You can enjoy tsukudani in a bunch of ways. Place it on top of steamed rice – it's like a flavor explosion. Or get creative and use it as a filling for onigiri, those cute rice balls wrapped in seaweed. And if you're into noodles, it's a game-changer as a topping for udon or soba. Or you can keep it simple and let it shine as a side dish for your sake. Its umami is perfect as your drinking buddy.

Beyond being a taste sensation, Kombu Tsukudani is a piece of Japanese culture. You can find it in different forms, from store-bought versions to a little twist as a home recipe. It's proof that Japan knows how to preserve tradition while keeping up with the times.

Kombu tsukudani is all about that umami goodness and unique chewy texture. It's a versatile superstar in Japanese cooking, adding that special touch to a whole range of dishes and celebrating the flavors of the sea.


Prep time: 40 mins

Cook time: 20 mins

Total time: 60 mins

Total servings: 4

Difficulty: Easy

  • 20g Dried Kelp
  • 2 Liters Water
  • 50ml Tamari Soy Sauce
  • 2 tsp Mirin
  • 2 tsp Sake
  • 1 Tbsp White Sugar
  • ½ Tbsp Rice Vinegar
  • 1 tsp Sesame Seeds (Optional)

Expert's Tip

How To Make Kombu Tsukudani (Simmered Kelp)

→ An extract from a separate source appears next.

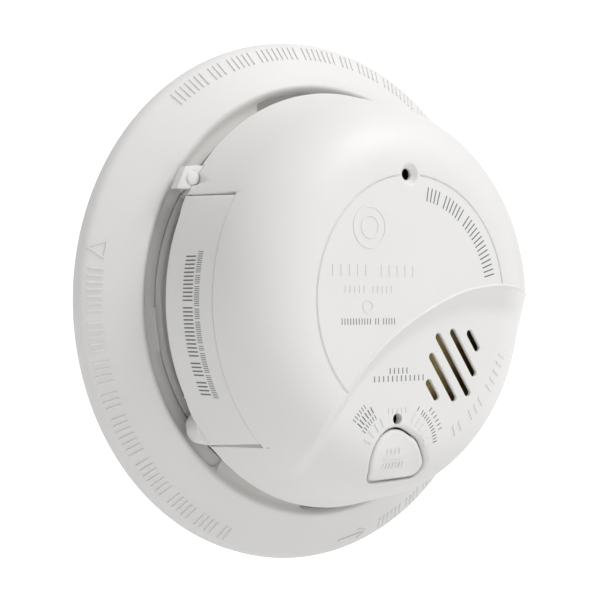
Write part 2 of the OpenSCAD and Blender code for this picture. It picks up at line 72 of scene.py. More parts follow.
RIM_R, RIM_Z = 55.3, 17.0
FACE_Z, FLOOR_Z = 46.4, 42.6
SHOULDER_X, SHOULDER_R = 32.0, 20.0
FLOOR_SHOULDER_X, FLOOR_SHOULDER_R = 33.8, 19.5
SHOULDER_END_DEG = 17.2
SHOULDER_END = math.radians(SHOULDER_END_DEG)
FLOOR_END = math.radians(12.0)
SEAM_R, SEAM_Z = 51.1, 32.3
DRAWER_TOP, DRAWER_LOW = 25.4, -36.1
DRAWER_TOP_LEAN, DRAWER_LOW_LEAN = 0.5, 1.3
OPEN_TOP = 25.7
OPEN_LOW, OPEN_LOW_SEAM = -36.4, -35.8
NOTCH_TOP, NOTCH_R = 33.4, 55.11
LOCK_X, LOCK_Y = -47.2, 29.9
COVER_T = 2.0
SCOOP_X, SCOOP_Y = 28.0, -53.0
GROOVE_R = 31.25
LED_HOLE = (-2.5, -29.9)
LED_R = 1.4
FACE_HOLE = (-1.9, 31.35)
# Circles that the test button's outline runs round: centre, radius, first and last angle
BUTTON_ARCS = [
    ((6.0, -42.6), 2.8, -89.1, 33.5),
    ((0.9, -39.75), 5.4, 33.5, 59.3),
    ((-2.6, -39.3), 6.8, 59.3, 193.9),
    ((-6.4, -43.5), 2.1, 193.9, 270.9),
]
BUTTON_C = (-3.25, -39.6)
STEM_C = (-1.5, -41.3)
BUTTON_GAP = 0.5
SLOT_W = 1.95
HORN_C, HORN_POCKET_R = (16.5, -17.6), 14.2


def world(p):
    return Vector((p[0] * MM, -p[2] * MM, p[1] * MM))


def polar(r, deg):
    return r * math.cos(math.radians(deg)), r * math.sin(math.radians(deg))


def clamp(v):
    return min(1.0, max(0.0, v))


def around(c, r, deg):
    """Point at an angle and distance from a centre."""
    dx, dy = polar(r, deg)
    return c[0] + dx, c[1] + dy


# ---- materials ----

MATS = {}


def map_range(tree, value, span, to, kind="LINEAR"):
    """Carries a value from one span over to another, and stops at its ends."""
    n = tree.nodes.new("ShaderNodeMapRange")
    n.interpolation_type = kind
    for key, number in zip(("From Min", "From Max", "To Min", "To Max"), (*span, *to)):
        n.inputs[key].default_value = number
    tree.links.new(value, n.inputs["Value"])
    return n.outputs["Result"]


class Mat:
    """A small helper that builds a procedural Principled material."""

    def __init__(self, name, **sockets):
        self.m = MATS[name] = bpy.data.materials.new(name)
        self.m.use_nodes = True
        self.nt = self.m.node_tree
        self.bsdf = self.nt.nodes["Principled BSDF"]
        for key, value in sockets.items():
            self.bsdf.inputs[key.replace("_", " ")].default_value = value
        self.coord = self.node("ShaderNodeTexCoord")

    def node(self, kind, **props):
        n = self.nt.nodes.new(kind)
        for key, value in props.items():
            setattr(n, key, value)
        return n

    def link(self, a, b):
        self.nt.links.new(a, b)

    def noise(self, scale, detail=2.0, rough=0.5, stretch=None):
        n = self.node("ShaderNodeTexNoise")
        n.inputs["Scale"].default_value = scale
        n.inputs["Detail"].default_value = detail
        n.inputs["Roughness"].default_value = rough
        source = self.coord.outputs["Object"]
        if stretch:
            mapping = self.node("ShaderNodeMapping")
            mapping.inputs["Scale"].default_value = stretch
            self.link(source, mapping.inputs["Vector"])
            source = mapping.outputs["Vector"]
        self.link(source, n.inputs["Vector"])
        return n.outputs["Fac"]

    def colour(self, fac, low, high, at=(0.35, 0.65)):
        n = self.node("ShaderNodeValToRGB")
        for e, place, tone in zip(n.color_ramp.elements, at, (low, high)):
            e.position = place
            e.color = (*tone, 1.0)
        self.link(fac, n.inputs["Fac"])
        self.link(n.outputs["Color"], self.bsdf.inputs["Base Color"])

    def rough_from(self, fac, low, high):
        self.link(map_range(self.nt, fac, (0.3, 0.7), (low, high)), self.bsdf.inputs["Roughness"])

    def bump(self, fac, strength, distance):
        n = self.node("ShaderNodeBump")
        n.inputs["Strength"].default_value = strength
        n.inputs["Distance"].default_value = distance
        previous = self.bsdf.inputs["Normal"]
        if previous.is_linked:
            self.link(previous.links[0].from_socket, n.inputs["Normal"])
        self.link(fac, n.inputs["Height"])
        self.link(n.outputs["Normal"], previous)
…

This premium J Taste kombu is hands down the best kombu to use for making Kombu Tsukudani or any other kombu-based dishes. By using this high-quality kombu, you're guaranteed to come up with the most delicious Kombu Tsukudani!


1) Gathering the Ingredients

Gather the ingredients together.

2) Preparing the Kombu

Place the kombu and 2 liters of water in a large pot and let it sit for 30 minutes.

Heat it slowly and remove the kelp right before the water starts boiling. 

Tip: save the kombu dashi to use in other Japanese dishes!

Note: If you have kombu from making dashi, use it and proceed with the next steps of this recipe.

3) Slicing the Kombu

Cut the kombu in half, then slice it into thin strips. 

Tip: since the kombu is slippery, be sure to grip it tightly and use a sharp knife for slicing.

4) Cooking & Seasoning the Kombu

In a small pot, combine sliced kombu, tamari soy sauce, mirin, sake, and sugar. Bring to a boil, then simmer until the liquid reduces completely.

5) Serving the Kombu Tsukudani

Add sesame seeds or Japanese Sansho pepper if desired. Enjoy it over rice or as a side dish with sake!